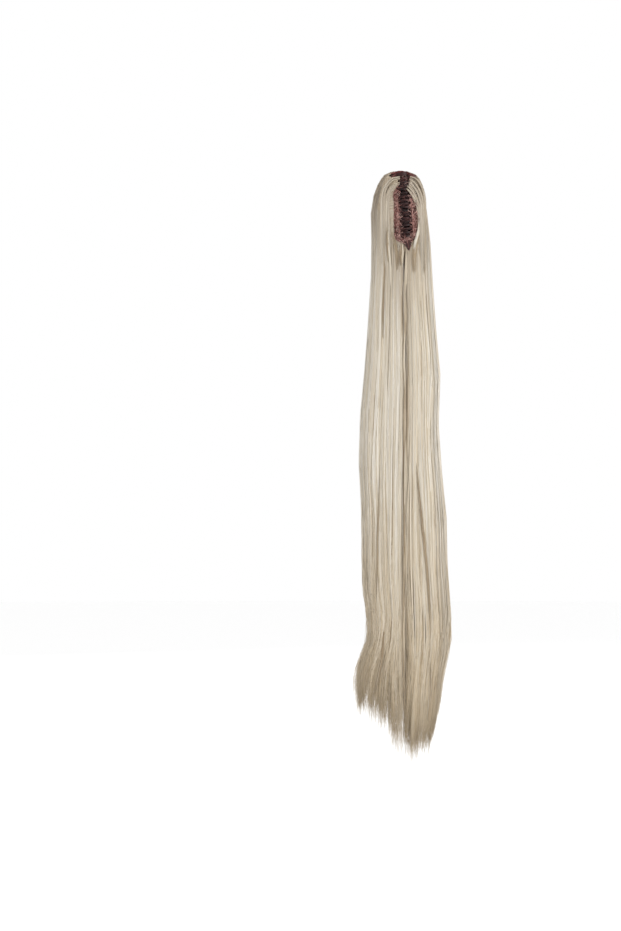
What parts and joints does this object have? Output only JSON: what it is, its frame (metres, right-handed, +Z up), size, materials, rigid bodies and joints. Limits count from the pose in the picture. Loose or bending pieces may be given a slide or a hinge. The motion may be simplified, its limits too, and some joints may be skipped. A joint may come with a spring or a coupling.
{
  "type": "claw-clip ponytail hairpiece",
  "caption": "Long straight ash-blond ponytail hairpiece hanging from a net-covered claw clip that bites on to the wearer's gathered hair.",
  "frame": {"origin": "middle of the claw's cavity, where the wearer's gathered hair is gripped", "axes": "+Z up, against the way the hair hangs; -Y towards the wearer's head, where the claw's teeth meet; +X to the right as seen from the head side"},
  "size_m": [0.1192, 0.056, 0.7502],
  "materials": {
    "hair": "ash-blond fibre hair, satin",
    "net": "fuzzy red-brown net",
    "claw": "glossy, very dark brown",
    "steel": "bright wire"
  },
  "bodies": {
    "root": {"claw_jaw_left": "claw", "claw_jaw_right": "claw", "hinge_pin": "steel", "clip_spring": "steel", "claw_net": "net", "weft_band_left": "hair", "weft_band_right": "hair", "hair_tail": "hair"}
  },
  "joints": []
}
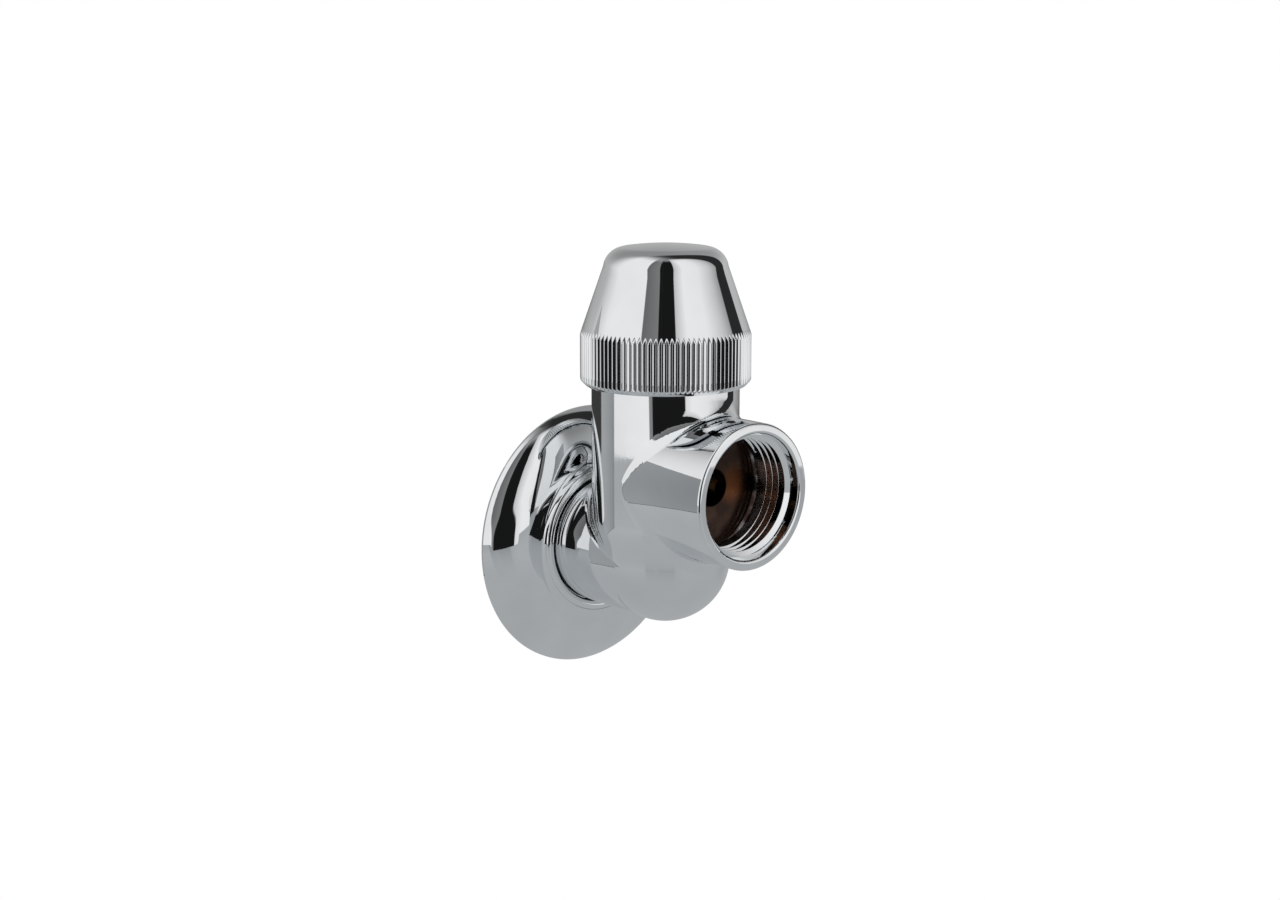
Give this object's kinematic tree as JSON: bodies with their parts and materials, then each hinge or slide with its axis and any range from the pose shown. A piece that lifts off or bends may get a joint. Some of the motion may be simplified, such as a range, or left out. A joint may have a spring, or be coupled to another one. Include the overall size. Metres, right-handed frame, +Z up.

___

→ **Problem description**
Exactly as shown above, return every record.

→ **Solution for this task**
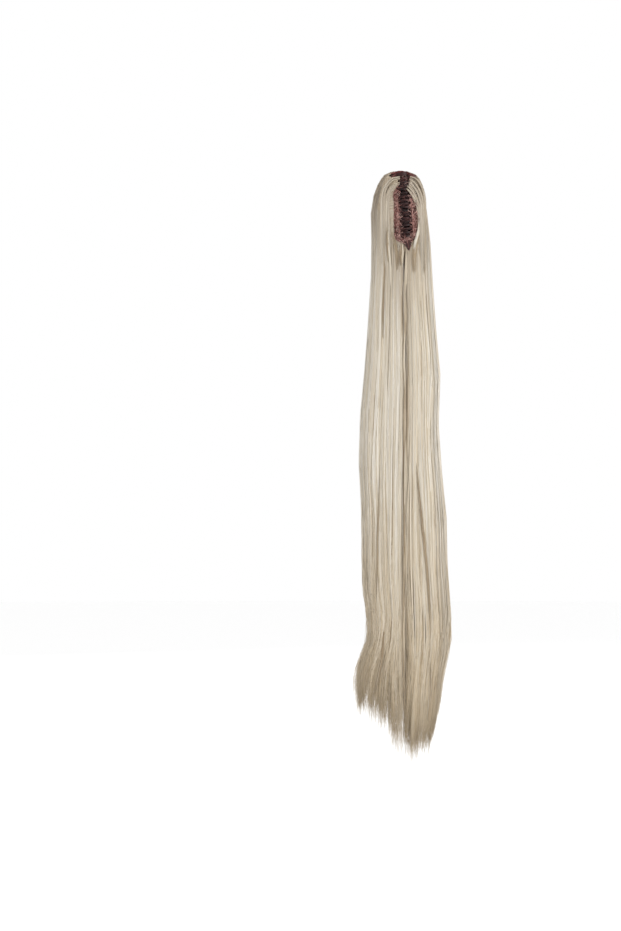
What parts and joints does this object have? Output only JSON: what it is, its frame (metres, right-handed, +Z up), size, materials, rigid bodies and joints. Limits count from the pose in the picture. Loose or bending pieces may be given a slide or a hinge. The motion may be simplified, its limits too, and some joints may be skipped. A joint may come with a spring or a coupling.
{
  "type": "claw-clip ponytail hairpiece",
  "caption": "Long straight ash-blond ponytail hairpiece hanging from a net-covered claw clip that bites on to the wearer's gathered hair.",
  "frame": {"origin": "middle of the claw's cavity, where the wearer's gathered hair is gripped", "axes": "+Z up, against the way the hair hangs; -Y towards the wearer's head, where the claw's teeth meet; +X to the right as seen from the head side"},
  "size_m": [0.1192, 0.056, 0.7502],
  "materials": {
    "hair": "ash-blond fibre hair, satin",
    "net": "fuzzy red-brown net",
    "claw": "glossy, very dark brown",
    "steel": "bright wire"
  },
  "bodies": {
    "root": {"claw_jaw_left": "claw", "claw_jaw_right": "claw", "hinge_pin": "steel", "clip_spring": "steel", "claw_net": "net", "weft_band_left": "hair", "weft_band_right": "hair", "hair_tail": "hair"}
  },
  "joints": []
}
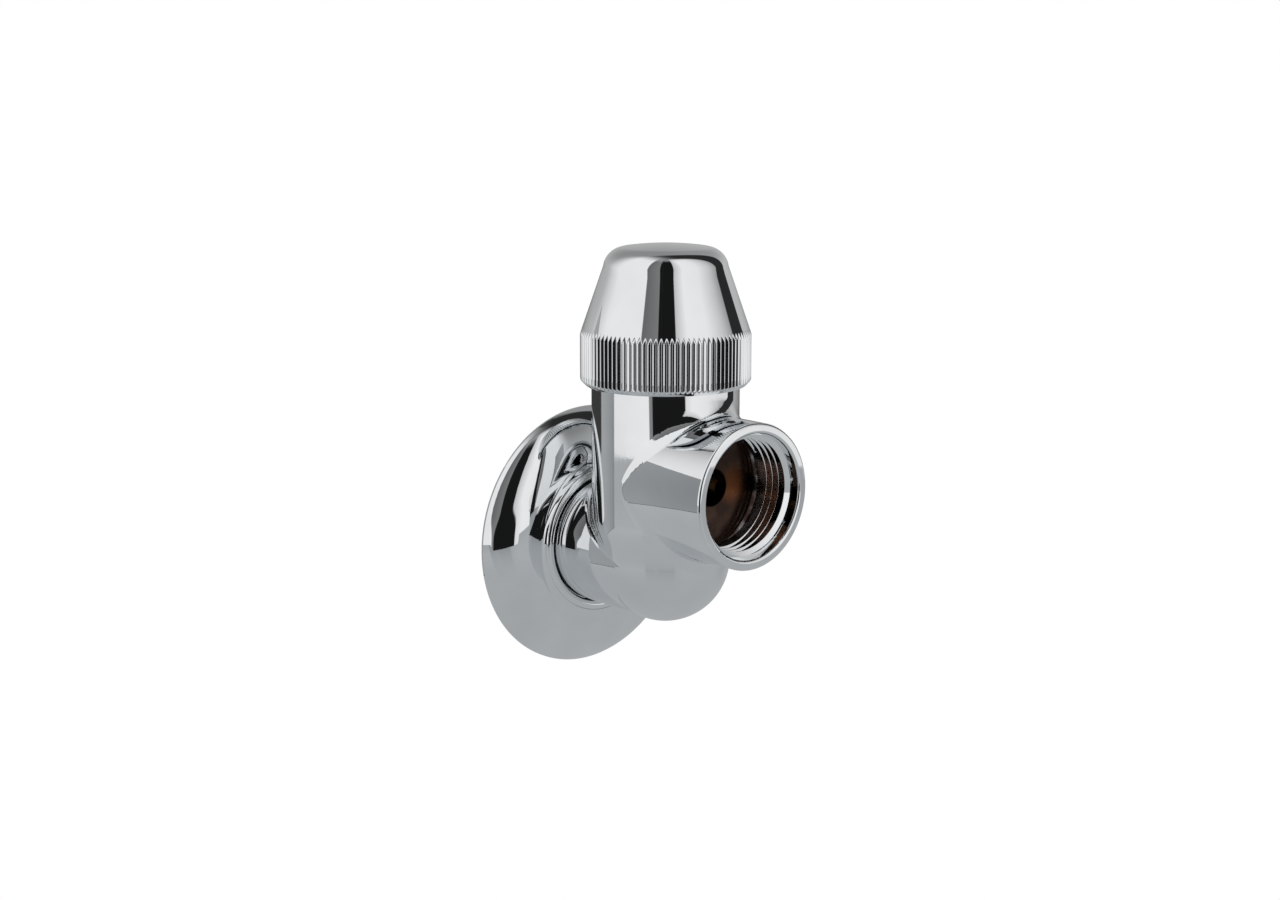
Give this object's kinematic tree as JSON: bodies with their parts and materials, then each hinge or slide with its axis and any range from the pose shown. A piece that lifts off or bends may get a joint. Some of the motion may be simplified, such as a range, or left out. A joint may have a spring, or be coupled to another one. Include the overall size. Metres, right-handed frame, +Z up.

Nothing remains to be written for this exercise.